Deep learning 6 (mnist in pytorch (1) 학습)

2023-04-06 6 분 소요

신경망 학습 (MNIST in Pytorch)

import torch # 파이토치 기본 라이브러리

# torchvision : 데이터셋, 모델 아키텍처, 컴퓨터 비전의 이미지 변환 기능 제공
from torchvision import datasets # torchvision에서 제공하는 데이터셋
from torchvision import transforms # 이미지 변환기능을 제공하는 패키지

# torch.utils.data : 파이토치 데이터 로딩 유틸리티
from torch.utils.data import DataLoader # 모델 훈련에 사용할 수 있는 미니 배치 구성하고
                                        # 매 epoch마다 데이터를 샘플링, 병렬처리 등의 일을 해주는 함수

import numpy as np
import matplotlib.pyplot as plt

1. 데이터 불러오기

# Compose를 통해 원하는 전처리기를 차례대로 넣을 수 있음음
# mnist_transform = transforms.Compose([transforms.Resize(16), transforms.ToTensor()])
# trainset = datasets.MNIST('./datasets/', download=True, train=True, transform = mnist_transform)

# dataset = datasets.MNIST(다운받을 디렉토리, 다운로드여부, 학습용여부, 전처리방법)
trainset = datasets.MNIST('./datasets/', download=True, train=True, transform = transforms.ToTensor())
testset = datasets.MNIST('./datasets/', download=True, train=False, transform = transforms.ToTensor())

Downloading http://yann.lecun.com/exdb/mnist/train-images-idx3-ubyte.gz
Downloading http://yann.lecun.com/exdb/mnist/train-images-idx3-ubyte.gz to ./datasets/MNIST/raw/train-images-idx3-ubyte.gz

100%|██████████| 9912422/9912422 [00:00<00:00, 224742078.05it/s]
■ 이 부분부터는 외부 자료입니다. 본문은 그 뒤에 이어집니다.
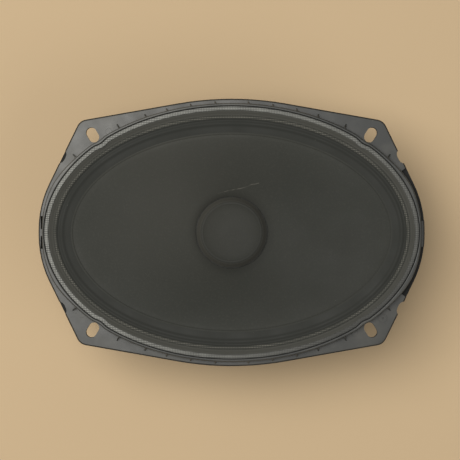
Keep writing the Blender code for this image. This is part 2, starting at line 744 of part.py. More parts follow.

Extracting ./datasets/MNIST/raw/train-images-idx3-ubyte.gz to ./datasets/MNIST/raw

Downloading http://yann.lecun.com/exdb/mnist/train-labels-idx1-ubyte.gz
Downloading http://yann.lecun.com/exdb/mnist/train-labels-idx1-ubyte.gz to ./datasets/MNIST/raw/train-labels-idx1-ubyte.gz

100%|██████████| 28881/28881 [00:00<00:00, 37772277.46it/s]
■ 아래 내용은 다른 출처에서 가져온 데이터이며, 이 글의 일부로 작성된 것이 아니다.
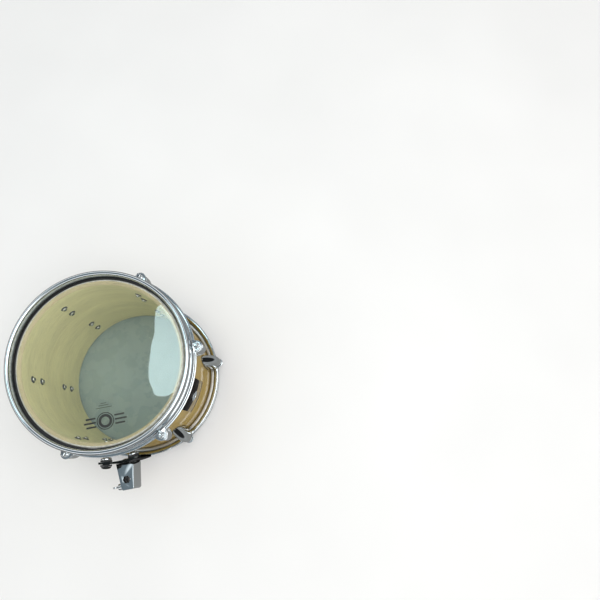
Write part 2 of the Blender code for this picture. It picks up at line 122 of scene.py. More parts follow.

Extracting ./datasets/MNIST/raw/train-labels-idx1-ubyte.gz to ./datasets/MNIST/raw

Downloading http://yann.lecun.com/exdb/mnist/t10k-images-idx3-ubyte.gz
Downloading http://yann.lecun.com/exdb/mnist/t10k-images-idx3-ubyte.gz to ./datasets/MNIST/raw/t10k-images-idx3-ubyte.gz

100%|██████████| 1648877/1648877 [00:00<00:00, 111429813.85it/s]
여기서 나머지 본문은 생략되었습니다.